Sarah, Mark and I made plans to see each other again that week. At lunch, my coworker, Robyn, asked why I was in such a good mood. And I told her everything.
I was territorial over this couple that wasn’t even territorial over one another.
Later that week I was excited about my second date now that I knew not to wear tights. Now that I didn’t have to make anyone play truth or dare. On a lunch walk with Robyn, I saw hickeys on her neck. We walked down the sidewalk like it was a concrete carpet meant for us to discuss sex and nothing else.
“Meeting a couple on Tinder worked really well,” she said. I told her that that was great. I felt like a threesome support group in one body.

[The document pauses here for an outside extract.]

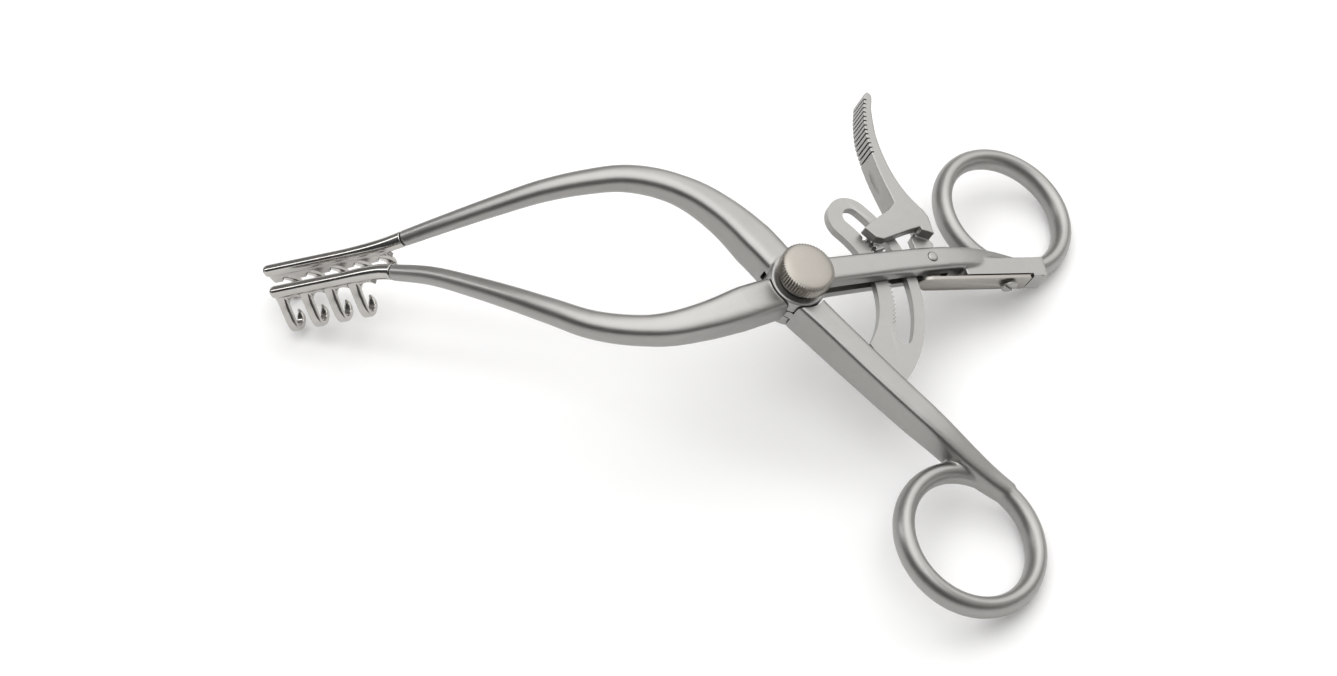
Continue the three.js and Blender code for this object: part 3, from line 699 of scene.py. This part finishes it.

“The thing is,” she paused, “it actually ended up happening to me…with the same couple you had.” And she laughed, tilting her head back with her blue hair, ready to explain the story, amused.
“I didn’t realize it was the same couple until we were there in person, and they asked where I worked.” I looked at the hickeys again, the sucking remnants of not just one but two hungry animals. They all had known, but they still did it. And shouldn’t they have? This was casual sex. There were no expectations.
Which hickeys were from Sarah? Which ones were from Mark? Had they gone to the same bar? Had they listened to the Spice Girls? Had they used Raid to kill the ants? Had Sarah sat in the backseat? Had she lay in the middle after and then sneaked out into the fog? I was…jealous.
I asked if Robyn would see them again.
“Maybe,” she said. Maybe.
After getting back to the office, I canceled plans with Sarah. Somehow, it felt like everything had changed. I had known it was just sex and that we are all adults, but I was territorial over this couple that wasn’t even territorial over one another. The idea of sharing them with my coworker was too much.
Sarah was upset and wanted me to reconsider. She wouldn’t have done it if she had known we worked so closely together, she said. She was disappointed and texted me for the better part of the day — quick floods of emotions.
I ended up comforting the person who had caused my discomfort, and now I know it’s true — I’m not the chill girl. I’ll never be the chill girl. And I guess I don’t want to be.